* [Task instructions] Please output only the lines that run from the line containing "obj.matrix_world = world" through the end of the material below, exactly.

* [Dataset extract]
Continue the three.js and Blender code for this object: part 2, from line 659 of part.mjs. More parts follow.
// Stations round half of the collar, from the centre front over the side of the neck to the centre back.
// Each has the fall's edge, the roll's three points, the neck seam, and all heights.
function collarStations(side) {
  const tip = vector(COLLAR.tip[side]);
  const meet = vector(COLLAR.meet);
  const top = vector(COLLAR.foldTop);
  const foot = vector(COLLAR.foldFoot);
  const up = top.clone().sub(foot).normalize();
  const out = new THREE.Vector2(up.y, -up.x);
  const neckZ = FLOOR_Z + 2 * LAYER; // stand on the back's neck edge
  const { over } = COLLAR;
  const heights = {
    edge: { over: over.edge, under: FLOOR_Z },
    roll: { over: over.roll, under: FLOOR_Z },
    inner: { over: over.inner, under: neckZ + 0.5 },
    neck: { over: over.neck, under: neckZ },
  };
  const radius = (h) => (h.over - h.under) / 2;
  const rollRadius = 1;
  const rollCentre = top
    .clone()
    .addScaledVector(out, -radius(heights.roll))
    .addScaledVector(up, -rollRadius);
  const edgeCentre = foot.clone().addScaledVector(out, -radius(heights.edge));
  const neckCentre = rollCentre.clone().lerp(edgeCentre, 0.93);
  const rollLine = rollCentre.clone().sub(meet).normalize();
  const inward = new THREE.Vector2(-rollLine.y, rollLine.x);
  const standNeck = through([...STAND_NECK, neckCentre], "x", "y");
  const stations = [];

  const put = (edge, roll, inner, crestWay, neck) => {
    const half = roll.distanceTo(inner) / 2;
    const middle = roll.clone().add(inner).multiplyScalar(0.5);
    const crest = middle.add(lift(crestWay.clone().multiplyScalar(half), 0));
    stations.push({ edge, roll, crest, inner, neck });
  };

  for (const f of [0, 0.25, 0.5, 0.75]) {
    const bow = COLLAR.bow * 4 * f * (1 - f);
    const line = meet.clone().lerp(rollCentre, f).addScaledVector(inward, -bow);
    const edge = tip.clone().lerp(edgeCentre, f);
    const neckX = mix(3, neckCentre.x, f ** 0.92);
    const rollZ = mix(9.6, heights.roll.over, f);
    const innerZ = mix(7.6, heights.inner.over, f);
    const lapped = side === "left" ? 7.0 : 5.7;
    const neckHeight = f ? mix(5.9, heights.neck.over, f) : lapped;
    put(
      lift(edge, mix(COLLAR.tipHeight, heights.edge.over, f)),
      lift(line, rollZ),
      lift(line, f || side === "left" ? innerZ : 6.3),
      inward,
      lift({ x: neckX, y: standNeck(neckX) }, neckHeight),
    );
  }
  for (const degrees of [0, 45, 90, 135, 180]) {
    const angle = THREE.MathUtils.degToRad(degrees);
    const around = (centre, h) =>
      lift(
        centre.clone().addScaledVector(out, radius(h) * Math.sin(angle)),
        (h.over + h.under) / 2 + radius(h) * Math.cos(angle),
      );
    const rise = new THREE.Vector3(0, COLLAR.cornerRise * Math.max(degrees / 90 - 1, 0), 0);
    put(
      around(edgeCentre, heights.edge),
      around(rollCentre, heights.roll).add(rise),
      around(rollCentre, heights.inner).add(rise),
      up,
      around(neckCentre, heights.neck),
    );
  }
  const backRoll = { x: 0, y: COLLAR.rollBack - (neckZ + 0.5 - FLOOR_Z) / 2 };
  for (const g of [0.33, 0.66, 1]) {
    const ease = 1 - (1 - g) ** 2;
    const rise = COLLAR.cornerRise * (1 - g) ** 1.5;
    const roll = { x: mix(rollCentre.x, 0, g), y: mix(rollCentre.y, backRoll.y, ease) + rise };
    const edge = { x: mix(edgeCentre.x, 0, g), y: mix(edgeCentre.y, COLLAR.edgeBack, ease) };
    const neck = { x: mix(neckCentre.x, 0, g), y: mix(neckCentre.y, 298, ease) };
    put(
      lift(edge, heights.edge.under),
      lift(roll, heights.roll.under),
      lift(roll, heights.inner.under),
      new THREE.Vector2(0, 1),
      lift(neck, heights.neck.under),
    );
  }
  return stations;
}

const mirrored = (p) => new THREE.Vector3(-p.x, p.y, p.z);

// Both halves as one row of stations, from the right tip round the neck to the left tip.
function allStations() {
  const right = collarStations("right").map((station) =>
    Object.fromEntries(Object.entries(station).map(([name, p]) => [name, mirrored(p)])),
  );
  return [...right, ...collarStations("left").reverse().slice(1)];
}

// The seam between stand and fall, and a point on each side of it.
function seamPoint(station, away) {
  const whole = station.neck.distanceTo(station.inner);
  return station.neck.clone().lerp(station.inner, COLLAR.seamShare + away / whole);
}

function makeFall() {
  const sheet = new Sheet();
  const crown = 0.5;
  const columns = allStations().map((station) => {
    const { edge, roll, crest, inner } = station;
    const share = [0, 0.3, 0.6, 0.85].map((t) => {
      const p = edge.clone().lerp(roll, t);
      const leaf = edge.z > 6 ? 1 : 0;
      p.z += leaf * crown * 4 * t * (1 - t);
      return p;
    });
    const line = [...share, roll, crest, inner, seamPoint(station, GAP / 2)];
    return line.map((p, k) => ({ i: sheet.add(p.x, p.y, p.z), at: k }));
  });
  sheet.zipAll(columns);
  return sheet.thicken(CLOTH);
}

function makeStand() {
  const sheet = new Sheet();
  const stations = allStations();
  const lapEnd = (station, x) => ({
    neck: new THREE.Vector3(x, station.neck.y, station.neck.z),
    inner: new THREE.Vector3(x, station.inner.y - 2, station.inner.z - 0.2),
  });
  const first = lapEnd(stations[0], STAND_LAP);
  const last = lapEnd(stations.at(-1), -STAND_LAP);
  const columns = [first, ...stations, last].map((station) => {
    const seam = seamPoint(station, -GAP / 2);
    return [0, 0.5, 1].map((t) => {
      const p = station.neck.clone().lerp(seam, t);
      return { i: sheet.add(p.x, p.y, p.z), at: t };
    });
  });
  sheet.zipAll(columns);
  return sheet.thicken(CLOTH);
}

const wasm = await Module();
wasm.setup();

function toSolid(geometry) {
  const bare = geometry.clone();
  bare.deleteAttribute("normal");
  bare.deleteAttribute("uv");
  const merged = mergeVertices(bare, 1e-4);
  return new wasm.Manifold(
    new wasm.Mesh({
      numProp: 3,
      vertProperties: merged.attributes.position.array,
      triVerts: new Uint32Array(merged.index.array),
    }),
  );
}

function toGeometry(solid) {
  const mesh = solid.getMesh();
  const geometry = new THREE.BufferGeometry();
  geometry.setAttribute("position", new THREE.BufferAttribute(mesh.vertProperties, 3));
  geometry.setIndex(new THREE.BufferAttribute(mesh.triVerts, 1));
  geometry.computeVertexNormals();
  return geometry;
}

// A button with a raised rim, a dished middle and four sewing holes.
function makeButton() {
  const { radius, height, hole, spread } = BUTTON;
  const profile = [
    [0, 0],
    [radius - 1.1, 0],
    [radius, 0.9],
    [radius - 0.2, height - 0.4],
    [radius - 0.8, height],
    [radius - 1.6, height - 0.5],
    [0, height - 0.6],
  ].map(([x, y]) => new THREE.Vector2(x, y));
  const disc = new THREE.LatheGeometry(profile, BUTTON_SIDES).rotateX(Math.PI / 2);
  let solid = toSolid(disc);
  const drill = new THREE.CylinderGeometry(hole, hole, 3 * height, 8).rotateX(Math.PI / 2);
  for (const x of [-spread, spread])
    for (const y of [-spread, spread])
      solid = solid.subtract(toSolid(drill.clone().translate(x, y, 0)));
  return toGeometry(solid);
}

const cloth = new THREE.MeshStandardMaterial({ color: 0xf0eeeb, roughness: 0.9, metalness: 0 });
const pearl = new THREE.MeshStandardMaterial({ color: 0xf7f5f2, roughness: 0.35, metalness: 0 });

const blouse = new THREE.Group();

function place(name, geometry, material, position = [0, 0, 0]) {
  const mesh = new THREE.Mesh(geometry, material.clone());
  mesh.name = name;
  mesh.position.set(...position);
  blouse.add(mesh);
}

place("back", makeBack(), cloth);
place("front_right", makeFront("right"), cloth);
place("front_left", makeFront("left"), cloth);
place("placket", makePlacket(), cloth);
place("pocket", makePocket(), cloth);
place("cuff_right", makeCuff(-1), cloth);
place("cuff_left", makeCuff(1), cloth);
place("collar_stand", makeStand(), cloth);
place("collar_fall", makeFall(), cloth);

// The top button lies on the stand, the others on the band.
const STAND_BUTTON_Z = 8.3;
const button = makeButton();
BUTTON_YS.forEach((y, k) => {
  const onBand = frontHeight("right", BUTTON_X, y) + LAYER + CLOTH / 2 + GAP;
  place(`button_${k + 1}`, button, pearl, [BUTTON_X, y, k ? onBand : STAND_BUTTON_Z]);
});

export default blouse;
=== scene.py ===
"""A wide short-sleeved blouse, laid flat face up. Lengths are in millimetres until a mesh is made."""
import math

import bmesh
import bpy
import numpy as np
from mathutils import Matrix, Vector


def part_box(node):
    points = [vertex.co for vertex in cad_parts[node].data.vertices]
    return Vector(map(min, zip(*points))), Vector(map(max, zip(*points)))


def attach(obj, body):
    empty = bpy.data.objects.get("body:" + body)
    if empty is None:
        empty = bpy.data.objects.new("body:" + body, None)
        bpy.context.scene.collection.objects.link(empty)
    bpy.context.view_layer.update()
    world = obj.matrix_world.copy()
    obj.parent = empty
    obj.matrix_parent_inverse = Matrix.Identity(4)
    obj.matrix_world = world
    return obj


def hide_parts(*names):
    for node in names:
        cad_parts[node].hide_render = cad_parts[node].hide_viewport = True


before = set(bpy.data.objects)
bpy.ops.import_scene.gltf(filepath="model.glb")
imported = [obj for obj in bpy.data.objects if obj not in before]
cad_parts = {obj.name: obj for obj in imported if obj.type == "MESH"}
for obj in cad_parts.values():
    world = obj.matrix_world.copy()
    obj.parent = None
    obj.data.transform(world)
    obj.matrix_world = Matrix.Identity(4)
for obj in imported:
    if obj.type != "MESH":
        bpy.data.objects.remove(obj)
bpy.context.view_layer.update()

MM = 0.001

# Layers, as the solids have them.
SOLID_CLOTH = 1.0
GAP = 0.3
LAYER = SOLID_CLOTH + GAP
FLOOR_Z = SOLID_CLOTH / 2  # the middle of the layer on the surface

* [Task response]
    obj.matrix_world = world
    return obj


def hide_parts(*names):
    for node in names:
        cad_parts[node].hide_render = cad_parts[node].hide_viewport = True


before = set(bpy.data.objects)
bpy.ops.import_scene.gltf(filepath="model.glb")
imported = [obj for obj in bpy.data.objects if obj not in before]
cad_parts = {obj.name: obj for obj in imported if obj.type == "MESH"}
for obj in cad_parts.values():
    world = obj.matrix_world.copy()
    obj.parent = None
    obj.data.transform(world)
    obj.matrix_world = Matrix.Identity(4)
for obj in imported:
    if obj.type != "MESH":
        bpy.data.objects.remove(obj)
bpy.context.view_layer.update()

MM = 0.001

# Layers, as the solids have them.
SOLID_CLOTH = 1.0
GAP = 0.3
LAYER = SOLID_CLOTH + GAP
FLOOR_Z = SOLID_CLOTH / 2  # the middle of the layer on the surface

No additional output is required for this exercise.